A variety of examples of "relativity in perception"


Parallax


Refraction

Color Blindness


The Doppler Effect

Dr. Knasas disagrees that the momentary or occasional deviation in the senses that is at the center of the "relativity in perception" critique of the empiricist school presents an insurmountable problem. "The relativity in perception is not sufficiently great to justify doubt about immediate realism." Though there may be variances in perception as a result of the relativity that is intrinsic to that perception, there is sufficient basis to be firm about the essential fact that we are perceiving something immediately real. There is sufficient information to begin philosophy.

[S]ufficient immediate realism exists for one to initiate his philosophizing. You do not have to know what is the exact shared of color of the poppies, the exact configuration of the paper, the exact subject of the motion. For philosophy to begin it is enough that sense cognition proves real color, shape, and motion.

The epistemological realism of St. Thomas did not demand perfection in the direct knowledge of real things. In attacking epistemological realism, moderns confuse the "immediate cognitional presence of the real" with "an immediate physical presence of the real." "Physical presence," Dr. Knasas insists, "demands exactitude and brooks no exception." However, the "immediate cognitional presence of the real" may not be so exact or so perfect.
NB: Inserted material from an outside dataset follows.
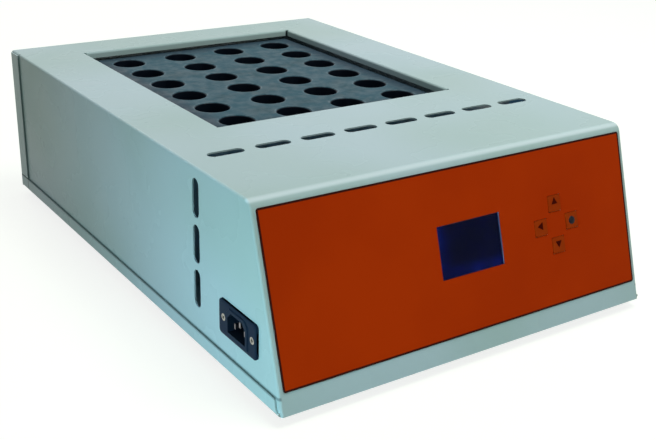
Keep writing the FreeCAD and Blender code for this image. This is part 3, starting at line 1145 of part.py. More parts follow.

Often enough real objects impress themselves in our mind "at the end of long chains of physical causality," and, as a result, real things impress themselves in our cognition imperfectly. There are time, however, that the "physical presence" and the "immediate cognitional presence" of the real align perfectly.

Although Dr. Knasas did not suggest it, one should note that the "relativity in perception" can be explained by us, adjusted to by us, which is another way of saying that we can often explain how and why the "immediate cognitional presence of the real" departs from the "immediate physical presence of the real." Our ability to do this indicates that we have sufficient grasp of the reality behind the relativity that is intrinsic in perception to be able to correct for the latter. Thus we can explain why the color blind man does not see color, whereas the normal man does, and we can even invent tests to determine whether someone is color blind and whether he suffers from monochromacy, dichromacy, or trichromacy. We can explain, by understanding refraction and the effect that a change in medium has on the direction of light waves as a result of a modification of their speed, why the image of the twig in the water appears bent. We can explain why vantage point affects our perception of the shape seen. We can explain why the velocity of an object that emits sound affects the pitch of the sound. These adjustments, it would seem, would be impossible if we did not have a grasp of the underlying reality behind the relativity in perception. Moreover, the "relativity in perception" is itself part of reality, as it would not be reflective of reality if my senses did not take into consideration changes in media, in velocity, in vantage point, and so forth.

In summary, the objections of the empiricists seem rather easily overcome. They surely are not sufficient to have us jettison our common sense and advocate a total lack of correlation between the real about us, and our cognition of that real world within us, a cognition that is mediated through the sufficiently reliable senses.